(begin)

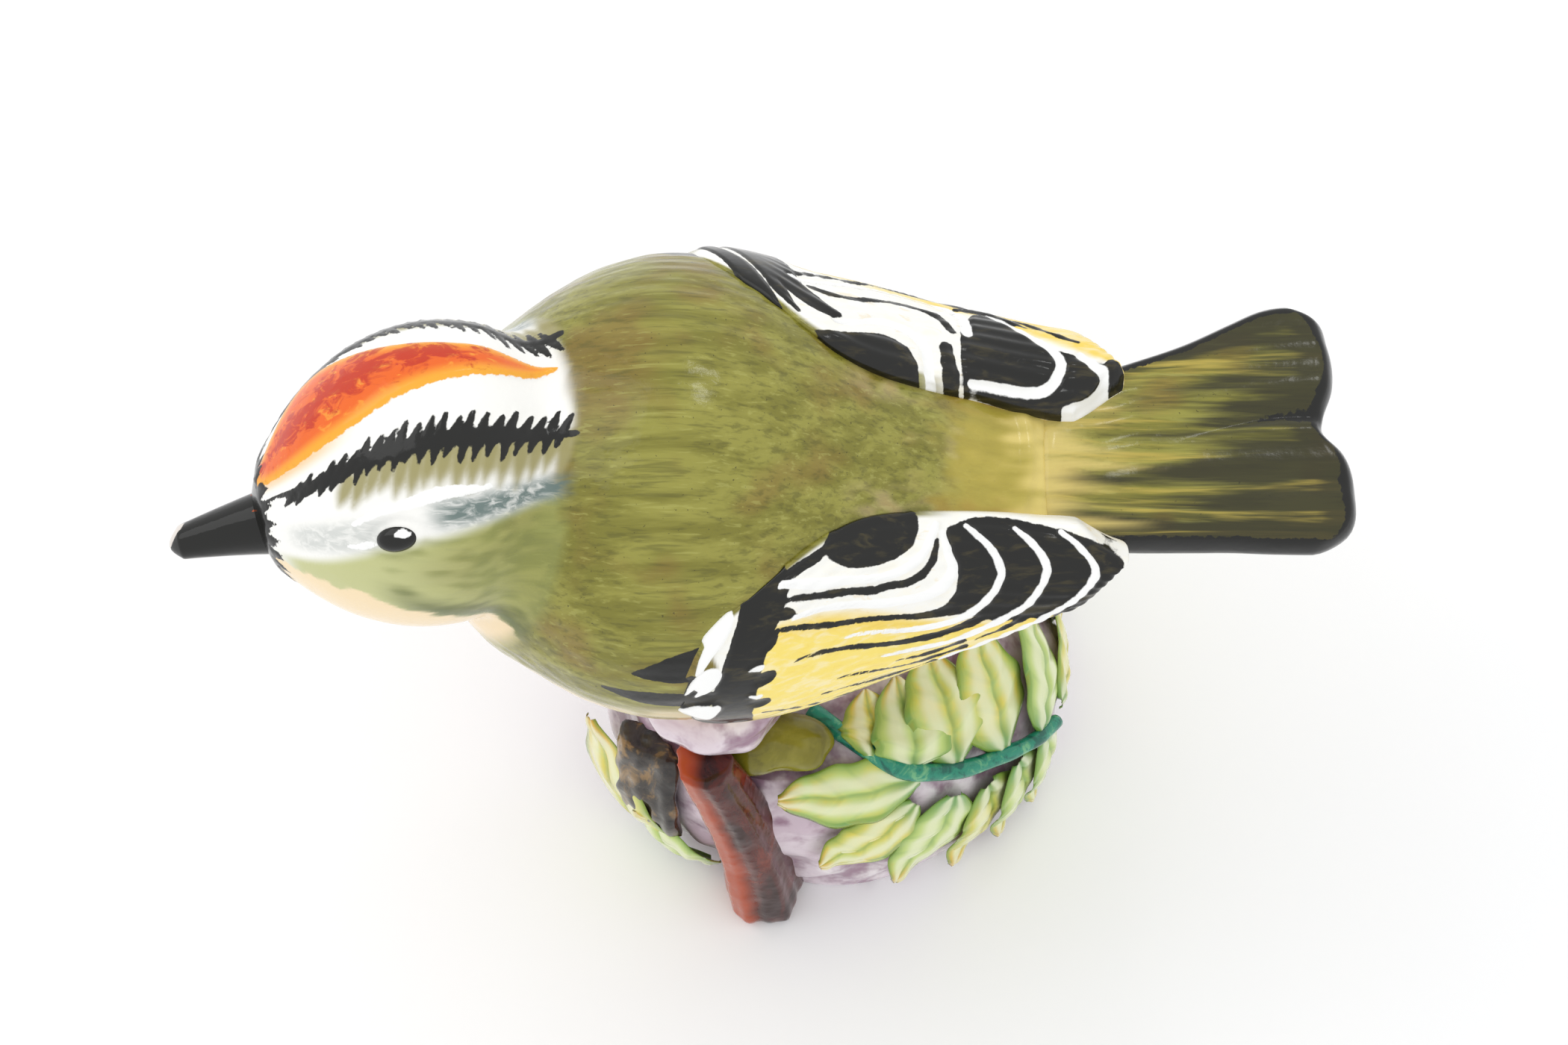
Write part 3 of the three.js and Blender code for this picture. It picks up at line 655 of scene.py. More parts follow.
def stalk_form():
    path = smooth_line([rock_spot(*spot) for spot in STALK], 12)

    def place(share, angle):
        at = share * (len(path) - 1)
        low = min(int(at), len(path) - 2)
        middle = path[low] + (path[low + 1] - path[low]) * (at - low)
        along = path[min(low + 2, len(path) - 1)] - path[max(low - 1, 0)]
        along /= np.linalg.norm(along)
        out = middle - ROCK_HEART
        out /= np.linalg.norm(out)
        side = np.cross(along, out)
        radius = 0.95 * (1 - 0.35 * share) * (1 + 0.05 * math.sin(40 * share))
        out = np.cross(side, along)
        return middle + out * 0.8 + radius * (np.cos(angle)[:, None] * side + np.sin(angle)[:, None] * out)
    return capped_form(place, 24, 60)


def leaf_form(name):
    """A leaf bent over the rock, of even thickness, and how far each point is along and across it."""
    root, middle, tip, width = LEAVES[name]
    line = smooth_line([rock_spot(*root), rock_spot(*middle), rock_spot(*tip)], 24)
    model = bmesh.new()
    bmesh.ops.create_grid(model, x_segments=40, y_segments=18, size=1)
    flat = np.array([vertex.co for vertex in model.verts])
    share, across = (flat[:, 0] + 1) / 2, flat[:, 1]
    at = share * (len(line) - 1)
    low = np.clip(at.astype(int), 0, len(line) - 2)
    middle = line[low] + (line[low + 1] - line[low]) * (at - low)[:, None]
    along = line[np.minimum(low + 2, len(line) - 1)] - line[np.maximum(low - 1, 0)]
    along /= np.linalg.norm(along, axis=1, keepdims=True)
    out = middle - ROCK_HEART
    side = np.cross(along, out)
    side /= np.linalg.norm(side, axis=1, keepdims=True)
    out = np.cross(side, along)
    half = width / 2 * np.sin(math.pi * np.clip(share, 0.015, 0.988) ** 0.85) ** 0.62
    half = half * (1 + 0.05 * np.sin(share * 21 + len(name)))
    arch = 1.15 - 0.85 * across ** 2 - 0.35 * np.exp(-(across * half / 0.35) ** 2)
    arch += 0.16 * np.sin(share * 24 - np.abs(across) * 5) * (1 - across ** 2)
    arch += 1.1 * step(0.75, 1.0, share) ** 2
    points = middle + side * (across * half)[:, None] + out * (0.75 * arch + 0.1)[:, None]
    for vertex, point in zip(model.verts, points):
        vertex.co = point
    bmesh.ops.solidify(model, geom=model.faces, thickness=-LEAF_THICK)
    along = np.tile(share, 2)[:len(model.verts)]
    across = np.tile(across, 2)[:len(model.verts)]
    return model, along, across


LEG_X = -6
LEG_SPREAD = 4


def leg_form(side):
    model = bmesh.new()
    bmesh.ops.create_cone(model, cap_ends=True, segments=24, radius1=1.5, radius2=1.05, depth=3.6)
    bmesh.ops.subdivide_edges(model, edges=model.edges, cuts=2, use_grid_fill=True)
    bmesh.ops.rotate(model, matrix=Matrix.Rotation(math.pi, 3, "X"), verts=model.verts)
    bmesh.ops.translate(model, vec=(LEG_X, -LEG_SPREAD * side, PERCH_TOP + 3.2), verts=model.verts)
    return model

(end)

# Task details
From the opening line of the data above through the line that contains "path = smooth_line([rock_spot(*spot)", please print each line as it stands and only those lines.

# Answer below
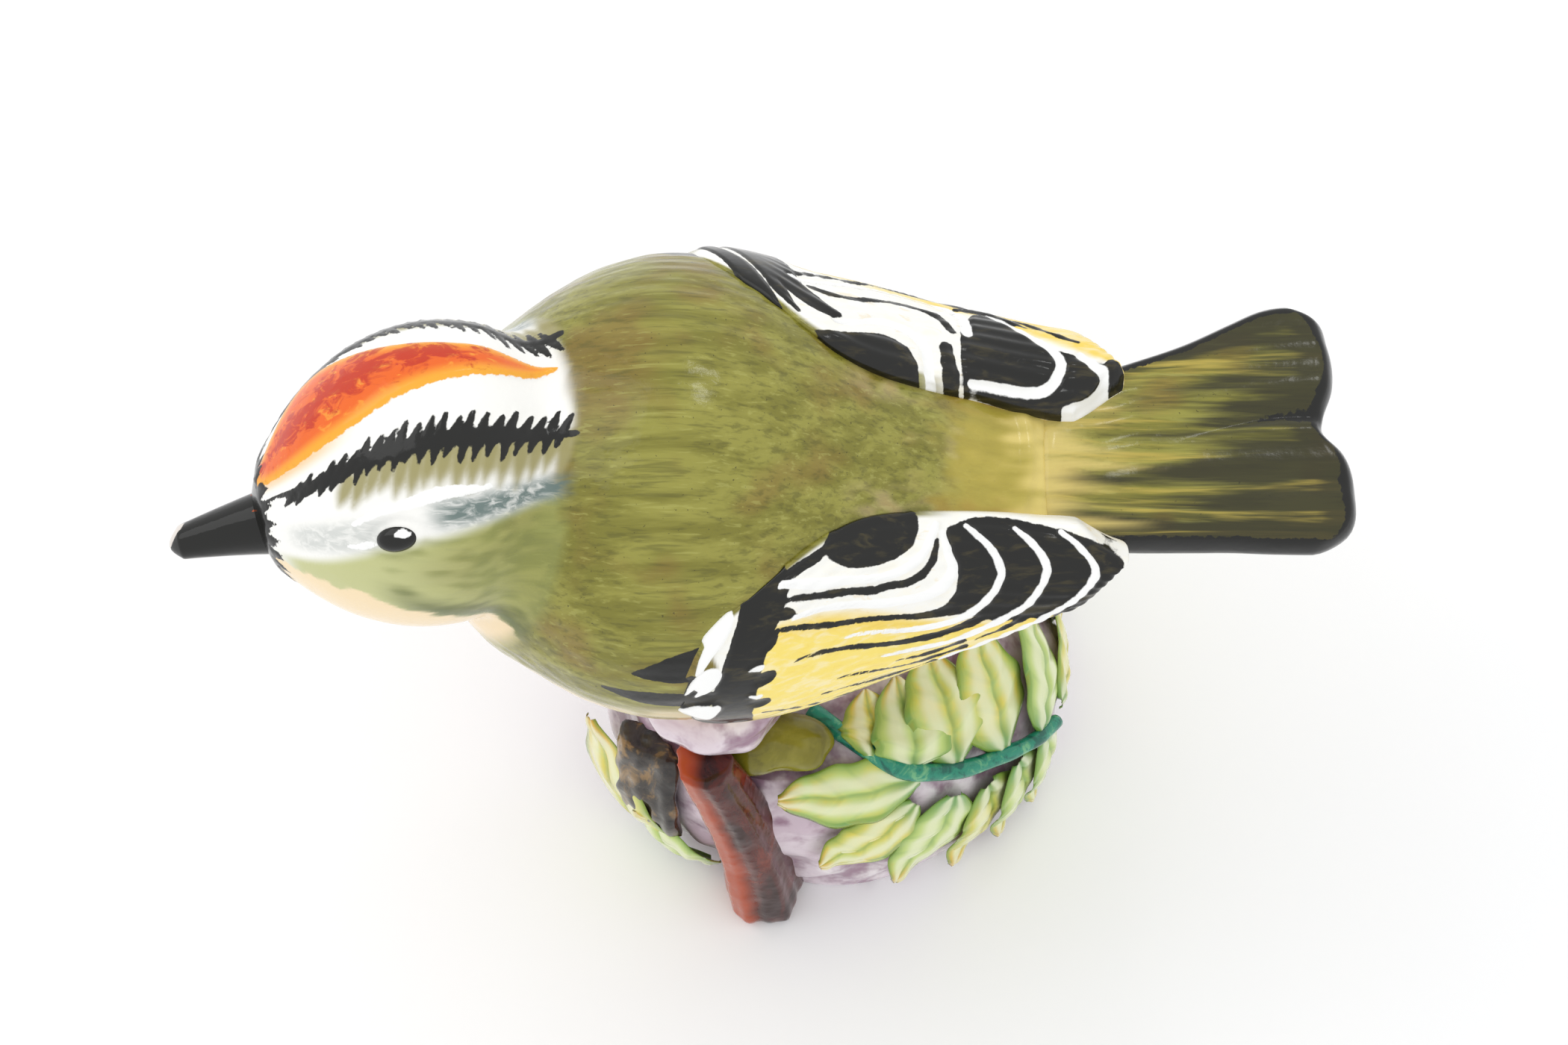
Write part 3 of the three.js and Blender code for this picture. It picks up at line 655 of scene.py. More parts follow.
def stalk_form():
    path = smooth_line([rock_spot(*spot) for spot in STALK], 12)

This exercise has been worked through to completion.